Tokyo Mask: Route Painless
Low Impedance

Sister Overdrive's Annick/Philomela offers an hour-long immersion into ambient soundscaping of the heavily textured kind. Each of the two settings is split into five distinct parts, but each piece is best broached as a singular if multi-limbed entity. The recording is the brainchild of experimental producer Giannis Kotsonis who sculpts his settings using a wide range of source materials (found objects, field recordings, electronics, etc.). “Annick 1” emerges slowly from silence to form a dusty wind cloud within which faint cricket chirps and the ebb and flow of ambient textures can be heard. There's an ample amount of activity in play, but the overall mood is largely becalmed. Things turn noisier and more turbulent during the second part when clatter, rumble, and distorted tones collide, and the unsettled mood carries on into the third as field recordings and screeching metallic noise expand the increasingly industrial sonic palette into even more disturbing territory. “Annick IV” pushes the work into a dark ambient zone dominated by rippling drones, cavernous rumble, and ear-piercing sheets of noise, not to mention environmental sounds of workers hammering and traffic noise. One's nerves will remain on edge during the deep space plunge of the closing section, even if it brings the volume down to a micro-sound level at times. As a totality, “Annick” comes close to being a half-hour nightmare given aural form. In contrast to its counterpart, “Philomela” (which originally was composed as a theatre piece) opens aggressively, though quickly shifts the focus to micro-sound pulsations that Kotsonis ruptures with abrupt percussive intrusions. A low-pitched meandering theme is nearly buried under waves of vaporous emissions during the first part, whereas a female soprano's voice easily rises above the brooding mass in the second. As it moves into its final moments, “Philomela IV” quietens even further before snapping back to attention at the last part's onset and then fading away altogether. In general, “Philomela” opts for a restrained style of sustained moodscaping that doesn't rule out constant change; in fact, there are even moments during “Philomela III” when one could mistake it for an early Vladislav Delay out-take, given that, in his Entain-period style, Delay also would punctuate long stretches of ambient drift with percussive clatter of unidentifiable character.

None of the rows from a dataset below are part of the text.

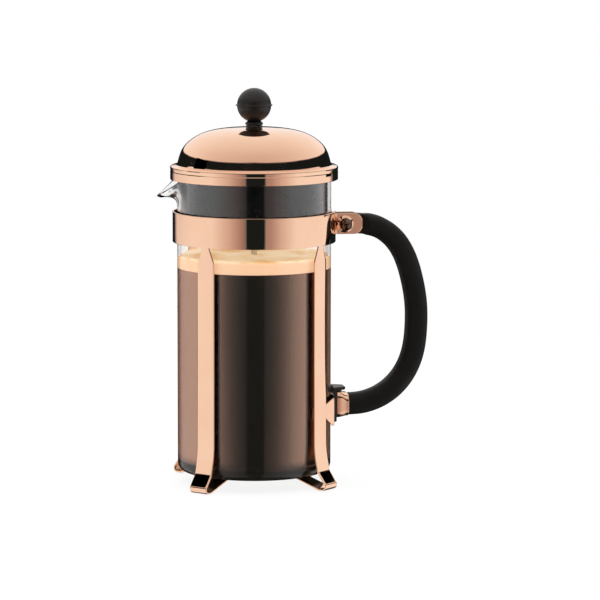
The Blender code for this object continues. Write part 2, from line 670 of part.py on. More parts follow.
def beaker():
    """Round-cornered glass with a pinched, drooping spout toward -X."""
    out_low, outer, spout_out, in_low, inner, spout_in = beaker_profiles()
    near = SPOUT_HALF_ANGLE * np.array([-1, -0.84, -0.68, -0.52, -0.38, -0.25, -0.14, -0.06, 0,
                                        0.06, 0.14, 0.25, 0.38, 0.52, 0.68, 0.84, 1])
    rest = np.linspace(SPOUT_HALF_ANGLE, 2 * math.pi - SPOUT_HALF_ANGLE, 49)[1:-1]
    angles = np.r_[near, rest] + math.pi
    share = np.r_[1 - np.abs(near) / SPOUT_HALF_ANGLE, np.zeros(len(rest))]
    pull = share ** 1.35
    sink = pull ** 0.61
    floor = STAND_Z + SEAT_GAP + GLASS_PUNT
    rows = [[(r, z)] * len(angles) for r, z in out_low]

    def spout_rows(plain, drawn):
        made = []
        for (r0, z0), (r1, z1) in zip(plain, drawn):
            made.append([(r0 + (r1 - r0) * p, z0 + (z1 - z0) * s) for p, s in zip(pull, sink)])
        return made

    rows += spout_rows(outer, spout_out)
    rows += spout_rows(inner, spout_in)[::-1]
    rows += [[(r, z)] * len(angles) for r, z in in_low[::-1]]
    verts = [(0.0, 0.0, floor)]
    rings = [[0] * len(angles)]
    for row in rows:
        rings.append(list(range(len(verts), len(verts) + len(angles))))
        verts.extend((r * math.cos(a), r * math.sin(a), z) for (r, z), a in zip(row, angles))
    rings.append([len(verts)] * len(angles))
    verts.append((0.0, 0.0, floor + GLASS_FLOOR))
    faces = []
    for low, high in zip(rings, rings[1:]):
        for i in range(len(angles)):
            j = (i + 1) % len(angles)
            quad = list(dict.fromkeys((low[i], low[j], high[j], high[i])))
            if len(quad) > 2:
                faces.append(quad)
    make_object("beaker", verts, faces, ((0.95, 0.97, 0.97), 0.0, 0.02, 1.0))


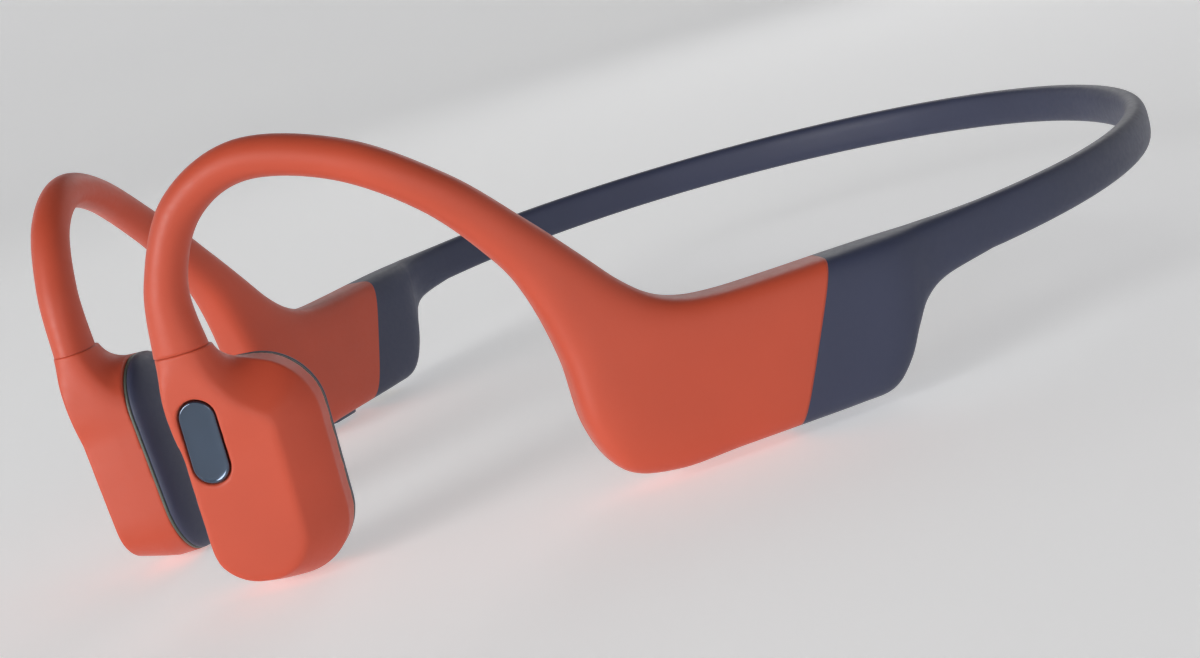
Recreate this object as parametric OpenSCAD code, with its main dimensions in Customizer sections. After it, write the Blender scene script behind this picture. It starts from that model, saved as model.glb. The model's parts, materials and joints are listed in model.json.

Tokyo Mask's Route Painless is an altogether more aggressive outing from the Low Impedance stable. In this case, Kostas Karamitas (at present an Electrical Engineering student in Patras, Greece) opts for a loud and even sometimes brutalizing wall of sound generated from processed field recordings, guitar, bass, drums, and other noises. Track titles such as “The Human Wreck” and “Death Drive” hint at the material's demonic character, while the tracks themselves live up to that titular promise. Hopefully, Karamitas has given drummer Nikos Baskozos a share in whatever profits the release generates, because the massive kick he gives the three tracks on which he appears makes a huge difference. Baskozos drives “Control” with a thunderous rolling attack that propels the tune's guitar-fueled industrial noise textures and then powers “Death Drive” in like manner with combustible playing that offsets the feedback-infested swarm of primitive noise Karamitas assembles alongside it. “Bastard Son” burns up the tarmac for nearly thirteen minutes with Baskozos playing at a slightly slower tempo and Karamitas upping the noise ante with a throbbing tsunami that eventually crawls to a deflated close as it segues into the recording's most restrained setting, the funereal outro “New Gods Call.” With Baskozos sitting out, drums assume a secondary role in “The Human Wreck” where Karamitas's focus is directed more towards building an immense drone mass. An intense trip on the whole, despite the relatively subdued ambiance of the recording's final minutes.